Each record below should appear again exactly as written.
— begin Provided entries —
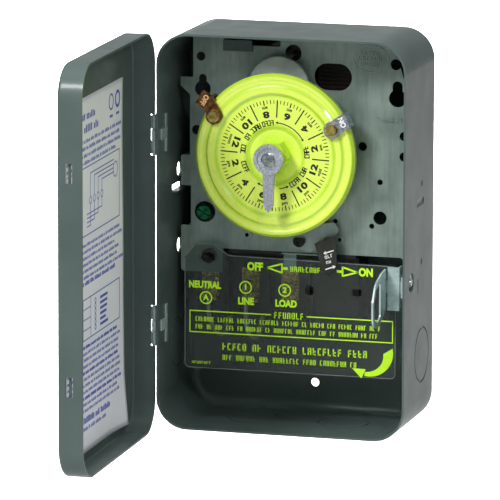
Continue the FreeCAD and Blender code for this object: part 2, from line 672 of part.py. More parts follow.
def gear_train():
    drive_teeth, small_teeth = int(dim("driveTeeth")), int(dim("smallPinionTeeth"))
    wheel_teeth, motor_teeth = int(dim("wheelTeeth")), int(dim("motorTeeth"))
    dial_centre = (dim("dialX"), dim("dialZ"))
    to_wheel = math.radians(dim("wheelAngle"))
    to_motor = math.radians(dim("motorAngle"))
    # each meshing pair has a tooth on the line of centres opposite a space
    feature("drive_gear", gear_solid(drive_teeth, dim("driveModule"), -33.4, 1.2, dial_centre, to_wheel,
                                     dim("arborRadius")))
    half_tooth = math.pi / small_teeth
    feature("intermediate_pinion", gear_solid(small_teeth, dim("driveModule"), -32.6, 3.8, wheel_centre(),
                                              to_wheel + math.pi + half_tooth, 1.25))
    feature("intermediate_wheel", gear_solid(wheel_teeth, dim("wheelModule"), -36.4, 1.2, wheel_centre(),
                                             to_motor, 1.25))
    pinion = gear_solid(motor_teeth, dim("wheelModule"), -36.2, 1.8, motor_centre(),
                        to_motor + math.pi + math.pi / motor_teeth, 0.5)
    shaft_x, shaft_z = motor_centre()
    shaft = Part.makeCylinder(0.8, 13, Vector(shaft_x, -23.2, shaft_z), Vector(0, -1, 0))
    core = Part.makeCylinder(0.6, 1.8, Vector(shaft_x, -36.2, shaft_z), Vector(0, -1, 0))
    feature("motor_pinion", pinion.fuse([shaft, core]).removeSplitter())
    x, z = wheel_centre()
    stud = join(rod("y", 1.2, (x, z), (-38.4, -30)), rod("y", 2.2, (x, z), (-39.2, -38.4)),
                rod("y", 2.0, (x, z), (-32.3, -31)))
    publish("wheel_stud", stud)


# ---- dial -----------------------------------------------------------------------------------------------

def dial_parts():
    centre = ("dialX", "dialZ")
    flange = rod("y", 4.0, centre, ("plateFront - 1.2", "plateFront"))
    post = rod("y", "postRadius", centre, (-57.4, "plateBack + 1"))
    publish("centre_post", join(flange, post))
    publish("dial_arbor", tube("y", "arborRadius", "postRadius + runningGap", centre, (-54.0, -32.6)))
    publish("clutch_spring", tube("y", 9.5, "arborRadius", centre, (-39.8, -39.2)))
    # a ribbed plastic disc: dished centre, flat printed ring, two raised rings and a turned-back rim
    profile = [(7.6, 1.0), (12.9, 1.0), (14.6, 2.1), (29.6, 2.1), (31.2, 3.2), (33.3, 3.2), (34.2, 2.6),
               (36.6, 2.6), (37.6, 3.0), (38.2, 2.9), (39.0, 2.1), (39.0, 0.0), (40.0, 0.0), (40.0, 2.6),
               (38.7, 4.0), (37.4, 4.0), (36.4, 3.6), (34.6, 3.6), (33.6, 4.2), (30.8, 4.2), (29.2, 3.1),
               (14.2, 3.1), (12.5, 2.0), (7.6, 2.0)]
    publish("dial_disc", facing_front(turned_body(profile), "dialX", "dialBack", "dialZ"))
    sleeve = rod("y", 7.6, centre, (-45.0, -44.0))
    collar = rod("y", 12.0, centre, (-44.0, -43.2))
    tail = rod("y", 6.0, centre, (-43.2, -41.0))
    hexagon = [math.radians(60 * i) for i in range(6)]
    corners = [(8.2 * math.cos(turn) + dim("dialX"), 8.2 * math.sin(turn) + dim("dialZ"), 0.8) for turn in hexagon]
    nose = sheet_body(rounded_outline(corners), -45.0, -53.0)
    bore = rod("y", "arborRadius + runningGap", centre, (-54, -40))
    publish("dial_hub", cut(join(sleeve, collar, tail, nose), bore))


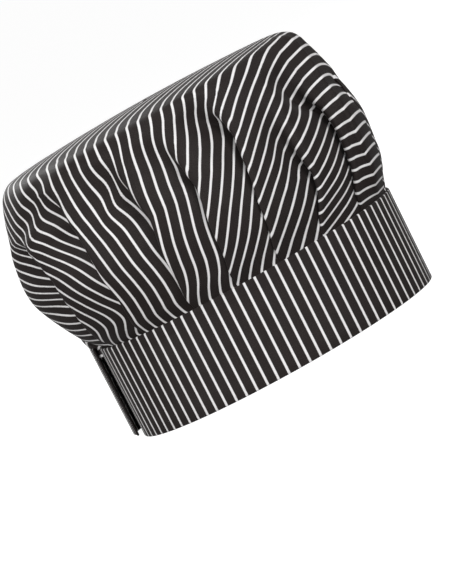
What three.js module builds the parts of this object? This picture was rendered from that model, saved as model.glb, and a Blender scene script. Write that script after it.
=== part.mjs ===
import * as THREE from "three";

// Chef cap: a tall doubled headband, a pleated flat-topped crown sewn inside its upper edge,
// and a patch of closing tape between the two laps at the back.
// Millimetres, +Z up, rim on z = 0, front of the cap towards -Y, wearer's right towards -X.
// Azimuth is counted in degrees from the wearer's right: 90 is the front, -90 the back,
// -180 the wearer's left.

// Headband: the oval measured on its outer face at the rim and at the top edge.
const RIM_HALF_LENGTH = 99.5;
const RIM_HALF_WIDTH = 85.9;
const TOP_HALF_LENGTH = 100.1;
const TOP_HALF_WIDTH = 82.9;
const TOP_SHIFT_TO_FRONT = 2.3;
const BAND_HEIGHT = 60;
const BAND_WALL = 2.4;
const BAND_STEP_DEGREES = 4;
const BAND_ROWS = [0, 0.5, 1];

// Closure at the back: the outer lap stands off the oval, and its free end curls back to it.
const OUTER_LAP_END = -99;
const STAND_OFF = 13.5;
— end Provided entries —
• [Task answer]:
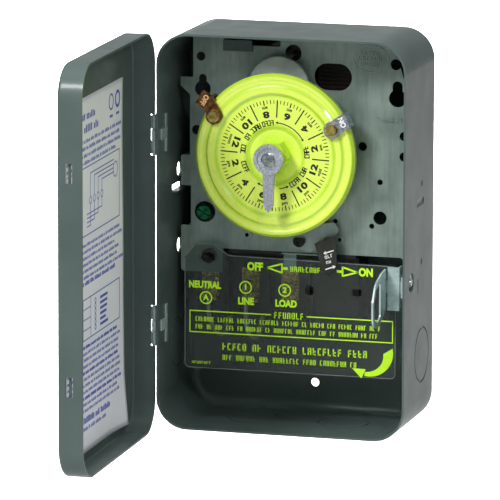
Continue the FreeCAD and Blender code for this object: part 2, from line 672 of part.py. More parts follow.
def gear_train():
    drive_teeth, small_teeth = int(dim("driveTeeth")), int(dim("smallPinionTeeth"))
    wheel_teeth, motor_teeth = int(dim("wheelTeeth")), int(dim("motorTeeth"))
    dial_centre = (dim("dialX"), dim("dialZ"))
    to_wheel = math.radians(dim("wheelAngle"))
    to_motor = math.radians(dim("motorAngle"))
    # each meshing pair has a tooth on the line of centres opposite a space
    feature("drive_gear", gear_solid(drive_teeth, dim("driveModule"), -33.4, 1.2, dial_centre, to_wheel,
                                     dim("arborRadius")))
    half_tooth = math.pi / small_teeth
    feature("intermediate_pinion", gear_solid(small_teeth, dim("driveModule"), -32.6, 3.8, wheel_centre(),
                                              to_wheel + math.pi + half_tooth, 1.25))
    feature("intermediate_wheel", gear_solid(wheel_teeth, dim("wheelModule"), -36.4, 1.2, wheel_centre(),
                                             to_motor, 1.25))
    pinion = gear_solid(motor_teeth, dim("wheelModule"), -36.2, 1.8, motor_centre(),
                        to_motor + math.pi + math.pi / motor_teeth, 0.5)
    shaft_x, shaft_z = motor_centre()
    shaft = Part.makeCylinder(0.8, 13, Vector(shaft_x, -23.2, shaft_z), Vector(0, -1, 0))
    core = Part.makeCylinder(0.6, 1.8, Vector(shaft_x, -36.2, shaft_z), Vector(0, -1, 0))
    feature("motor_pinion", pinion.fuse([shaft, core]).removeSplitter())
    x, z = wheel_centre()
    stud = join(rod("y", 1.2, (x, z), (-38.4, -30)), rod("y", 2.2, (x, z), (-39.2, -38.4)),
                rod("y", 2.0, (x, z), (-32.3, -31)))
    publish("wheel_stud", stud)


# ---- dial -----------------------------------------------------------------------------------------------

def dial_parts():
    centre = ("dialX", "dialZ")
    flange = rod("y", 4.0, centre, ("plateFront - 1.2", "plateFront"))
    post = rod("y", "postRadius", centre, (-57.4, "plateBack + 1"))
    publish("centre_post", join(flange, post))
    publish("dial_arbor", tube("y", "arborRadius", "postRadius + runningGap", centre, (-54.0, -32.6)))
    publish("clutch_spring", tube("y", 9.5, "arborRadius", centre, (-39.8, -39.2)))
    # a ribbed plastic disc: dished centre, flat printed ring, two raised rings and a turned-back rim
    profile = [(7.6, 1.0), (12.9, 1.0), (14.6, 2.1), (29.6, 2.1), (31.2, 3.2), (33.3, 3.2), (34.2, 2.6),
               (36.6, 2.6), (37.6, 3.0), (38.2, 2.9), (39.0, 2.1), (39.0, 0.0), (40.0, 0.0), (40.0, 2.6),
               (38.7, 4.0), (37.4, 4.0), (36.4, 3.6), (34.6, 3.6), (33.6, 4.2), (30.8, 4.2), (29.2, 3.1),
               (14.2, 3.1), (12.5, 2.0), (7.6, 2.0)]
    publish("dial_disc", facing_front(turned_body(profile), "dialX", "dialBack", "dialZ"))
    sleeve = rod("y", 7.6, centre, (-45.0, -44.0))
    collar = rod("y", 12.0, centre, (-44.0, -43.2))
    tail = rod("y", 6.0, centre, (-43.2, -41.0))
    hexagon = [math.radians(60 * i) for i in range(6)]
    corners = [(8.2 * math.cos(turn) + dim("dialX"), 8.2 * math.sin(turn) + dim("dialZ"), 0.8) for turn in hexagon]
    nose = sheet_body(rounded_outline(corners), -45.0, -53.0)
    bore = rod("y", "arborRadius + runningGap", centre, (-54, -40))
    publish("dial_hub", cut(join(sleeve, collar, tail, nose), bore))


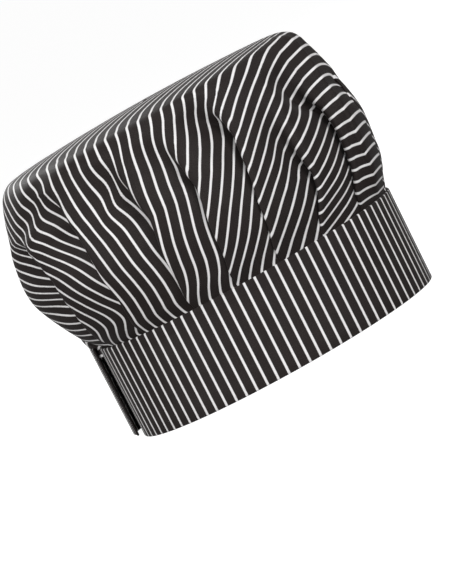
What three.js module builds the parts of this object? This picture was rendered from that model, saved as model.glb, and a Blender scene script. Write that script after it.
=== part.mjs ===
import * as THREE from "three";

// Chef cap: a tall doubled headband, a pleated flat-topped crown sewn inside its upper edge,
// and a patch of closing tape between the two laps at the back.
// Millimetres, +Z up, rim on z = 0, front of the cap towards -Y, wearer's right towards -X.
// Azimuth is counted in degrees from the wearer's right: 90 is the front, -90 the back,
// -180 the wearer's left.

// Headband: the oval measured on its outer face at the rim and at the top edge.
const RIM_HALF_LENGTH = 99.5;
const RIM_HALF_WIDTH = 85.9;
const TOP_HALF_LENGTH = 100.1;
const TOP_HALF_WIDTH = 82.9;
const TOP_SHIFT_TO_FRONT = 2.3;
const BAND_HEIGHT = 60;
const BAND_WALL = 2.4;
const BAND_STEP_DEGREES = 4;
const BAND_ROWS = [0, 0.5, 1];

// Closure at the back: the outer lap stands off the oval, and its free end curls back to it.
const OUTER_LAP_END = -99;
const STAND_OFF = 13.5;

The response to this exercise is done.